At the same time, the trend towards funding portfolios of cases increases the prospect of abusive or meritless litigation. Funders are less likely to perform extensive due diligence on individual cases in a portfolio arrangement. Portfolio funding also increases the risk of funder control over the law firm, creating pressures that may adversely affect the professional independence of solicitors and enhance the risk that the client’s interests will become subordinated to the profit motive now shared by the law firm and the funder.

Before the Flood argues that these developments create an immediate need for safeguards that will both provide more protection for funded parties and guard against increased abusive litigation. It thus proposes a hard look at oversight options that will:  assure that funders have adequate capital to meet their obligations; address ethical dilemmas such as fiduciary duties, conflicts of interest and control of litigation decisions; reduce incentives to pursue low quality claims, including bolstering liability for adverse costs; and promote disclosure in the court system of these secret funding arrangements.

In short, TPLF is now ripe for oversight. As the publication points out, TPLF in England & Wales currently lacks a governing framework, which creates uncertainty, disparity, and a lack of coherence in policy. In 2010 the Law Society’s Access to Justice report noted that voluntary association rules cannot adequately address problems such as “the appropriate level of percentage that [funders] can take from damages, their liability for costs or what happens if they become insolvent or wish to withdraw from the action”. Even the voluntary code of the Association of Litigation Funders acknowledges the need for some controls, such as capital adequacy assurances. However, its rules lack meaningful sanctions for violations, and its code in any event applies only to the seven funders that are members.

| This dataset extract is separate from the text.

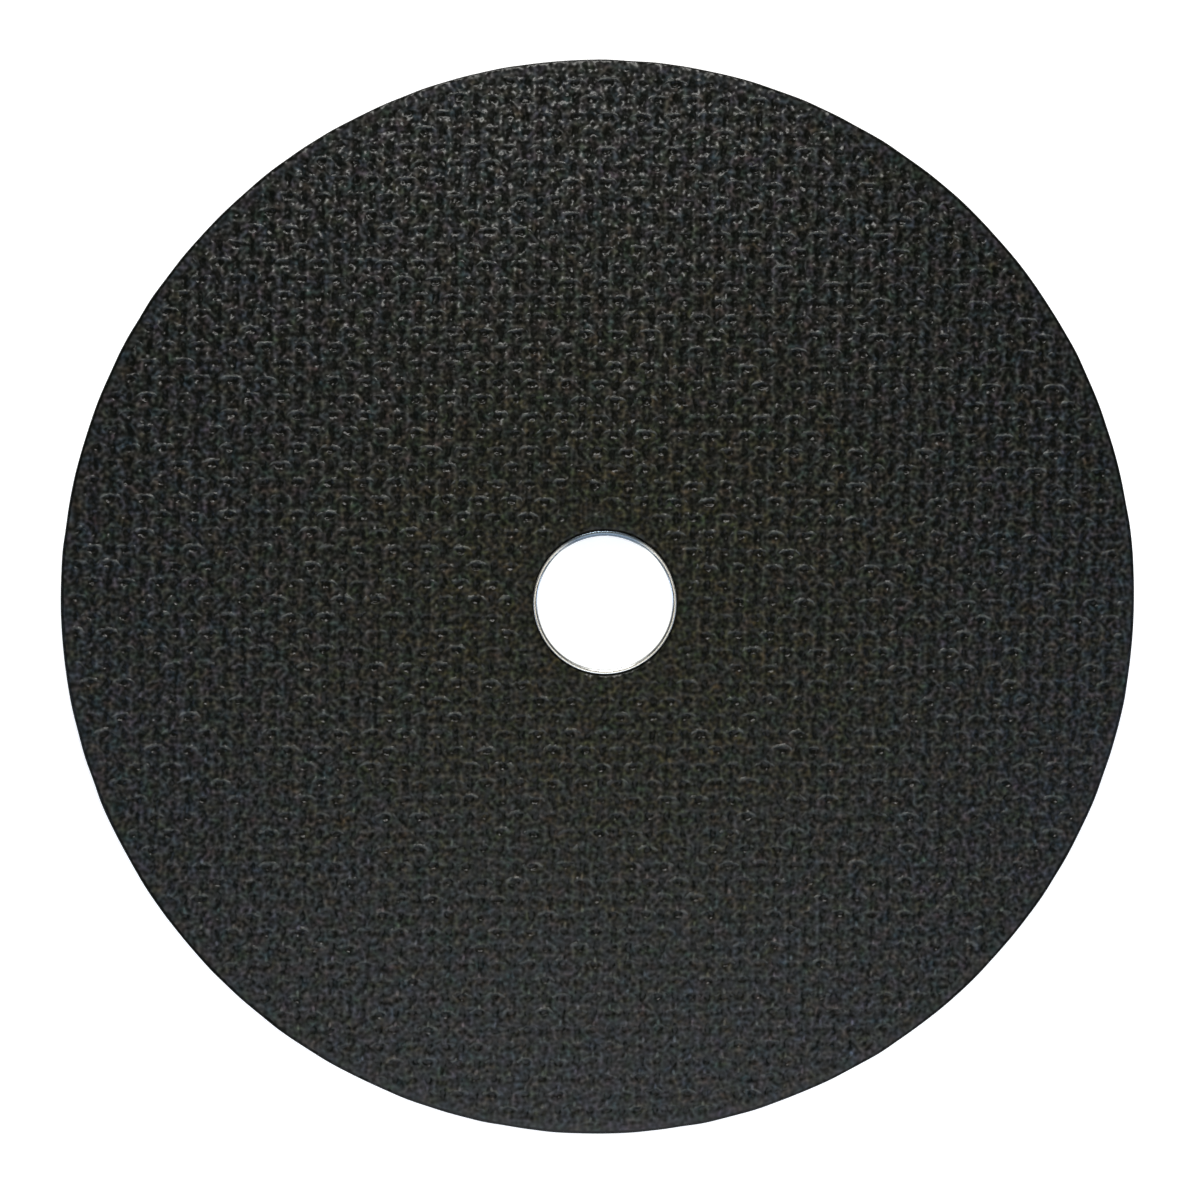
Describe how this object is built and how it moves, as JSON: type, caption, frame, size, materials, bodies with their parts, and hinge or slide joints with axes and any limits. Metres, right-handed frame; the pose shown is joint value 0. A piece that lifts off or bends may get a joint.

Two proposals in Before the Flood merit specific mention. First, the so-called “Arkin Cap”, named after a 2005 court decision, limits funder liability for adverse costs to the amount the funder has contributed to the litigation. The result is that the “loser pays” principle, an important deterrent to frivolous litigation, applies in full to the funded claimant, but not to the funder that may have inspired, supported, and steered the litigation in pursuit of a significant profit. There is no compelling public policy reason to maintain this limitation, and the report urges that it be abolished.

Second, there is the chronic problem of secrecy regarding funding arrangements. The report presents compelling support for policy changes that would make litigation funding agreements disclosed, as between funders and funded parties and within the litigation system. A disclosure requirement would ensure that the existence and terms of a funding arrangement are known to the court, with a presumption favouring disclosure to the opposing parties. Sunlight, as the saying goes, is the best disinfectant.